What is really happening is that computer ownership and Internet access are spreading rapidly through society, with richer households getting there first. On average, whites are richer than blacks, and they have more computers.

The NTIA plays down the fact that Asian households at every income level are more likely than whites to have a computer, and the Washington Post and USA Today ignored Asians in their front-page stories on the racial divide. Why? Maybe the fact that some racial minorities are more likely than whites to have a computer would make the “racial ravine” seem a little less sinister.
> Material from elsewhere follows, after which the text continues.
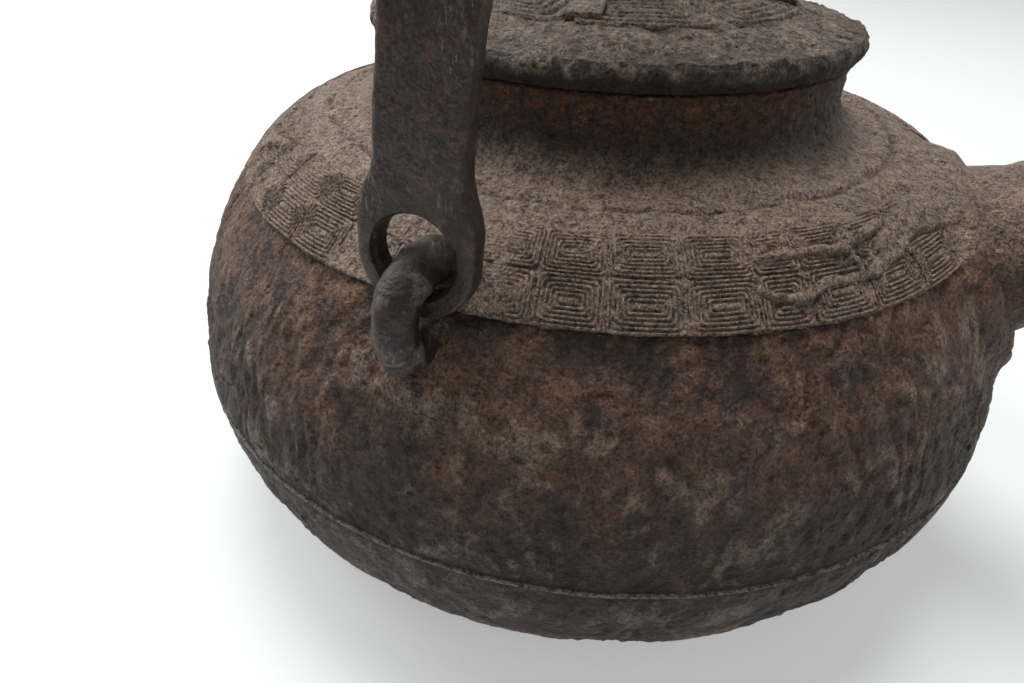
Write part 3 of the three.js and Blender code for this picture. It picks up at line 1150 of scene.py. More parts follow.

Similarly, when “a child in a dual-parent black family is almost four times as likely to have [Internet] access as a child in a single-parent black household,” the problem is not a digital divide. The problem is that too many black children are growing up in single-parent households. Whatever the solution is for that problem, it will not be found at the Federal Communications Commission.

Free enterprise is the answer

One of the themes of this report, coincidentally, is also one of Al Gore’s campaign themes: putting more computers with Internet access in the schools. American schools do have a lot of problems, and we ought to solve them. But inner-city schools in poor neighborhoods already spend lots of money; money is not their problem.

Schools need to teach children to read and write, and they do not need Internet access for that. Children, especially poor children, would be better off if we bought McGuffey’s Readers for every school. Internet access will not help children who cannot read, write and calculate. But the education establishment is shortsighted and overly responsive to fads and politics, so this is its latest lament: How can you expect us to teach kids if we do not have the latest technology?

I am not a Luddite. I think market-driven schools would use technology intelligently. I have every confidence that soon the free-market revolution and the technological revolution will bypass the government-monopoly schools, and we’ll see technology revolutionizing the delivery of education. But when that happens, it will be delivered by free enterprise, not politics.